**WHAT YOU ARE ASKED TO DO**
Using the listing below, select the lines with the word "piece" and copy them.

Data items

——————

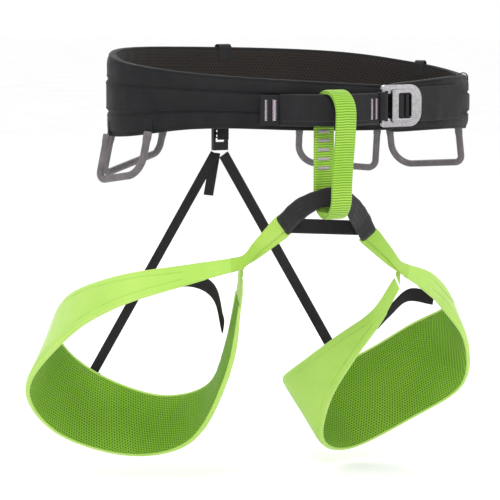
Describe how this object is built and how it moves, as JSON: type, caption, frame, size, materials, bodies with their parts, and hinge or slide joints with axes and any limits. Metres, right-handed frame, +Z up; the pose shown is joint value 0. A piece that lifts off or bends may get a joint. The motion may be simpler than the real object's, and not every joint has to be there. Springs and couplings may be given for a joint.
{
  "type": "sport climbing harness",
  "caption": "Padded waist belt and padded leg loops joined by a webbing belay loop, with moulded gear loops, a metal strap buckle and elastic rear risers.",
  "frame": {"origin": "centre of the waist ring at the belt's mid height, where the wearer's waist holds it", "axes": "+Z up along the wearer's spine, -Y to the wearer's front, +X to the wearer's left"},
  "size_m": [0.4436, 0.3111, 0.4148],
  "materials": {
    "black_shell": "tight woven nylon, matt",
    "black_mesh": "spacer mesh",
    "black_webbing": "ribbed webbing",
    "black_elastic": "knitted elastic",
    "foam": "closed-cell foam",
    "lime_shell": "tight woven nylon, satin",
    "lime_mesh": "spacer mesh",
    "lime_webbing": "ribbed webbing",
    "bartack_thread": "thread",
    "grey_moulding": "satin moulded",
    "black_plastic": "moulded",
    "buckle_metal": "satin"
  },
  "bodies": {
    "root": {"belt_top_tabs": "black_webbing", "gear_anchors_left_front": "black_shell", "gear_anchors_left_rear": "black_shell", "gear_anchors_right_front": "black_shell", "gear_anchors_right_rear": "black_shell", "rear_belt_tab": "black_webbing", "rear_hook": "black_plastic", "strap_keeper": "black_elastic", "tie_in_anchor_patch": "black_webbing", "tie_in_fold": "black_webbing", "tie_in_webbing": "black_webbing", "waist_bottom_binding": "black_shell", "waist_foam": "foam", "waist_lining": "black_mesh", "waist_load_webbing": "black_webbing", "waist_shell": "black_shell", "waist_strap": "black_webbing", "waist_strap_tail": "black_webbing", "waist_top_binding": "black_shell"},
    "belay_loop": {"belay_loop_bartacks": "bartack_thread", "belay_loop_inner_ply": "lime_webbing", "belay_loop_outer_ply": "lime_webbing"},
    "leg_bridge": {"bridge_cross_strap": "black_webbing", "bridge_sleeve": "black_webbing", "left_tie_back_strand": "lime_webbing", "left_tie_front_strand": "lime_webbing", "right_tie_back_strand": "lime_webbing", "right_tie_front_strand": "lime_webbing"},
    "left_leg_loop": {"left_leg_edge_binding": "lime_shell", "left_leg_elastic": "black_elastic", "left_leg_foam": "foam", "left_leg_inner_strand": "lime_webbing", "left_leg_lining": "lime_mesh", "left_leg_outer_strand": "lime_webbing", "left_leg_riser_patch": "black_elastic", "left_leg_shell": "lime_shell"},
    "right_leg_loop": {"right_leg_edge_binding": "lime_shell", "right_leg_elastic": "black_elastic", "right_leg_foam": "foam", "right_leg_inner_strand": "lime_webbing", "right_leg_lining": "lime_mesh", "right_leg_outer_strand": "lime_webbing", "right_leg_riser_patch": "black_elastic", "right_leg_shell": "lime_shell"},
    "risers": {"riser_left": "black_elastic", "riser_right": "black_elastic", "riser_tail": "black_elastic"},
    "buckle": {"buckle_frame": "buckle_metal", "strap_fold": "black_webbing"},
    "buckle_slide": {"buckle_slide_plate": "buckle_metal"},
    "gear_loop_left_front": {"gear_loop_left_front": "grey_moulding"},
    "gear_loop_left_rear": {"gear_loop_left_rear": "grey_moulding"},
    "gear_loop_right_front": {"gear_loop_right_front": "grey_moulding"},
    "gear_loop_right_rear": {"gear_loop_right_rear": "grey_moulding"}
  },
  "joints": [
    {"name": "belay_swing", "type": "hinge", "parent": "root", "child": "belay_loop", "pos_m": [-0.025, -0.125, -0.01], "axis": [-1, 0, 0], "range_deg": [-8, 15], "stiffness_Nm_per_rad": 0.8},
    {"name": "bridge_hang", "type": "hinge", "parent": "belay_loop", "child": "leg_bridge", "pos_m": [-0.025, -0.125, -0.08], "axis": [-1, 0, 0], "range_deg": [-14.2, 7.6]},
    {"name": "riser_swing", "type": "hinge", "parent": "root", "child": "risers", "pos_m": [-0.014, 0.1166, -0.056], "axis": [-1, 0, 0], "range_deg": [-2.9, 5.5]},
    {"name": "left_leg_roll", "type": "hinge", "parent": "leg_bridge", "child": "left_leg_loop", "pos_m": [-0.078, -0.062, -0.143], "axis": [-0.1909, 0.84, -0.5078], "range_deg": [-10, 10], "stiffness_Nm_per_rad": 1},
    {"name": "right_leg_roll", "type": "hinge", "parent": "leg_bridge", "child": "right_leg_loop", "pos_m": [0.081, -0.062, -0.16], "axis": [0.2022, 0.8289, -0.5216], "range_deg": [-10, 10], "stiffness_Nm_per_rad": 1},
    {"name": "gear_loop_left_front_tilt", "type": "hinge", "parent": "root", "child": "gear_loop_left_front", "pos_m": [-0.1707, -0.01433, -0.03139], "axis": [-0.2453, 0.9658, -0.0842], "range_deg": [-8, 50], "stiffness_Nm_per_rad": 0.05},
    {"name": "gear_loop_left_rear_tilt", "type": "hinge", "parent": "root", "child": "gear_loop_left_rear", "pos_m": [-0.12212, 0.06925, -0.03489], "axis": [0.8661, 0.4999, -0.0003], "range_deg": [-8, 50], "stiffness_Nm_per_rad": 0.05},
    {"name": "gear_loop_right_front_tilt", "type": "hinge", "parent": "root", "child": "gear_loop_right_front", "pos_m": [0.16799, 0.0318, -0.03717], "axis": [0.5168, -0.8556, 0.031], "range_deg": [-8, 50], "stiffness_Nm_per_rad": 0.05},
    {"name": "gear_loop_right_rear_tilt", "type": "hinge", "parent": "root", "child": "gear_loop_right_rear", "pos_m": [0.10206, 0.08383, -0.0379], "axis": [0.9382, -0.3458, -0.0122], "range_deg": [-8, 50], "stiffness_Nm_per_rad": 0.05},
    {"name": "buckle_tilt", "type": "hinge", "parent": "root", "child": "buckle", "pos_m": [0.0282, -0.11678, -0.005], "axis": [0, 0, -1], "range_deg": [0, 40]},
    {"name": "buckle_plate_slide", "type": "slide", "parent": "buckle", "child": "buckle_slide", "axis": [0.9903, 0.1392, 0], "range_m": [-0.0015, 0]}
  ],
  "couplings": [
    {"joint": "bridge_hang", "follows": "belay_swing", "ratio": -0.94},
    {"joint": "riser_swing", "follows": "belay_swing", "ratio": 0.36}
  ]
}
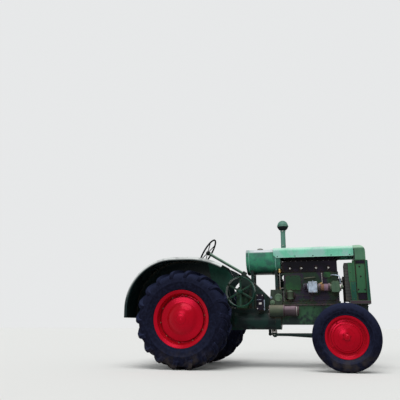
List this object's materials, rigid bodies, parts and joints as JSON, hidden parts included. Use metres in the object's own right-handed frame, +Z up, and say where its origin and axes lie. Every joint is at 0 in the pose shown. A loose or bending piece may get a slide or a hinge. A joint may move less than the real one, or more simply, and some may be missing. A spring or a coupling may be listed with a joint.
{
  "type": "vintage tractor",
  "caption": "Standard-tread farm tractor on rubber tyres, with disc wheels, full fenders, belt pulley, open engine and tall intake stack.",
  "frame": {"origin": "on the ground, midway between the rear of the fenders and the front of the front tyres, in the middle plane", "axes": "+X forward, +Y to the tractor's left, +Z up"},
  "size_m": [3.489, 1.72, 2.158],
  "materials": {
    "green_paint": "faded and dusty dark green paint on cast iron",
    "dark_green_paint": "dark green paint gone dull, with oil and soil",
    "pale_green_paint": "sun-bleached pale green paint on sheet steel",
    "red_paint": "satin red paint with a little grime",
    "dark_iron": "oily dark cast iron",
    "rusty_iron": "rusty cast iron",
    "aluminium": "dull cast aluminium",
    "plug_ceramic": "white glazed ceramic",
    "belt_rubber": "matt rubber belt",
    "black_plastic": "worn hard rubber",
    "steel": "bare steel",
    "brown_paint": "dull brown paint",
    "tyre": "dark weathered tyre rubber"
  },
  "bodies": {
    "chassis": {"transmission_case": "green_paint", "rear_axle_housing": "green_paint", "clutch_housing": "green_paint", "front_frame": "green_paint", "front_bolster": "green_paint", "engine_block": "green_paint", "cylinder_head": "dark_iron", "spark_plugs": "plug_ceramic", "exhaust_manifold": "rusty_iron", "carburettor": "aluminium", "air_cleaner": "green_paint", "air_stack": "pale_green_paint", "water_pump": "green_paint", "fan_belt": "belt_rubber", "magneto": "aluminium", "governor_drive": "green_paint", "oil_filter": "green_paint", "starter": "brown_paint", "side_box": "dark_iron", "fuel_tank": "pale_green_paint", "tank_cradle": "green_paint", "hood": "pale_green_paint", "radiator_tanks": "pale_green_paint", "radiator_core": "dark_iron", "radiator_sides": "green_paint", "radiator_grille": "green_paint", "steering_gear": "dark_green_paint", "steering_column": "pale_green_paint", "front_axle": "dark_green_paint", "radius_rods": "dark_green_paint", "fenders": "green_paint", "platform": "dark_green_paint", "seat": "dark_green_paint", "seat_spring": "dark_green_paint", "pulley_gearbox": "green_paint", "drawbar": "dark_green_paint", "levers_pedals": "dark_green_paint", "pto_shaft": "steel"},
    "rear_wheel_left": {"rear_tyre_left": "tyre", "rear_wheel_left": "red_paint"},
    "rear_wheel_right": {"rear_tyre_right": "tyre", "rear_wheel_right": "red_paint"},
    "front_wheel_left": {"front_tyre_left": "tyre", "front_wheel_left": "red_paint"},
    "front_wheel_right": {"front_tyre_right": "tyre", "front_wheel_right": "red_paint"},
    "knuckle_left": {"knuckle_left": "dark_green_paint"},
    "knuckle_right": {"knuckle_right": "dark_green_paint"},
    "tie_rod": {"tie_rod": "dark_green_paint"},
    "drag_link": {"drag_link": "dark_green_paint"},
    "drop_arm": {"drop_arm": "dark_green_paint"},
    "steering_wheel": {"steering_wheel": "black_plastic"},
    "belt_pulley": {"belt_pulley": "green_paint"},
    "fan": {"fan": "dark_green_paint"}
  },
  "joints": [
    {"name": "rear_spin_left", "type": "hinge", "parent": "chassis", "child": "rear_wheel_left", "pos_m": [-0.8995, 0.68, 0.68], "axis": [0, 1, 0], "continuous": true},
    {"name": "rear_spin_right", "type": "hinge", "parent": "chassis", "child": "rear_wheel_right", "pos_m": [-0.8995, -0.68, 0.68], "axis": [0, 1, 0], "continuous": true},
    {"name": "steer_left", "type": "hinge", "parent": "chassis", "child": "knuckle_left", "pos_m": [1.3005, 0.53, 0.444], "axis": [0, 0, 1], "range_deg": [-30, 30]},
    {"name": "steer_right", "type": "hinge", "parent": "chassis", "child": "knuckle_right", "pos_m": [1.3005, -0.53, 0.444], "axis": [0, 0, 1], "range_deg": [-30, 30]},
    {"name": "tie_rod_pivot", "type": "hinge", "parent": "knuckle_left", "child": "tie_rod", "pos_m": [1.1305, 0.53, 0.316], "axis": [0, 0, 1], "range_deg": [-30, 30]},
    {"name": "drag_link_pivot", "type": "hinge", "parent": "knuckle_left", "child": "drag_link", "pos_m": [1.3005, 0.25, 0.398], "axis": [0, 0, 1], "range_deg": [-30, 30]},
    {"name": "drop_arm_swing", "type": "hinge", "parent": "chassis", "child": "drop_arm", "pos_m": [0.2105, 0.2, 0.892], "axis": [0, 1, 0], "range_deg": [-20, 20]},
    {"name": "steering_turn", "type": "hinge", "parent": "chassis", "child": "steering_wheel", "pos_m": [-0.70837, 0, 1.69923], "axis": [0.8572, 0, -0.515], "range_deg": [-360, 360]},
    {"name": "front_spin_left", "type": "hinge", "parent": "knuckle_left", "child": "front_wheel_left", "pos_m": [1.3005, 0.62, 0.444], "axis": [0, 1, 0], "continuous": true},
    {"name": "front_spin_right", "type": "hinge", "parent": "knuckle_right", "child": "front_wheel_right", "pos_m": [1.3005, -0.62, 0.444], "axis": [0, 1, 0], "continuous": true},
    {"name": "belt_pulley_spin", "type": "hinge", "parent": "chassis", "child": "belt_pulley", "pos_m": [-0.1275, -0.416, 1.064], "axis": [0, 1, 0], "continuous": true},
    {"name": "fan_spin", "type": "hinge", "parent": "chassis", "child": "fan", "pos_m": [1.3625, 0, 1.215], "axis": [1, 0, 0], "continuous": true}
  ],
  "couplings": [
    {"joint": "steer_right", "follows": "steer_left", "ratio": 1},
    {"joint": "tie_rod_pivot", "follows": "steer_left", "ratio": -1},
    {"joint": "drag_link_pivot", "follows": "steer_left", "ratio": -1},
    {"joint": "drop_arm_swing", "follows": "steer_left", "ratio": -0.65116},
    {"joint": "steering_turn", "follows": "steer_left", "ratio": -12}
  ]
}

——————

**RESULT OF THE TASK**
Describe how this object is built and how it moves, as JSON: type, caption, frame, size, materials, bodies with their parts, and hinge or slide joints with axes and any limits. Metres, right-handed frame, +Z up; the pose shown is joint value 0. A piece that lifts off or bends may get a joint. The motion may be simpler than the real object's, and not every joint has to be there. Springs and couplings may be given for a joint.
List this object's materials, rigid bodies, parts and joints as JSON, hidden parts included. Use metres in the object's own right-handed frame, +Z up, and say where its origin and axes lie. Every joint is at 0 in the pose shown. A loose or bending piece may get a slide or a hinge. A joint may move less than the real one, or more simply, and some may be missing. A spring or a coupling may be listed with a joint.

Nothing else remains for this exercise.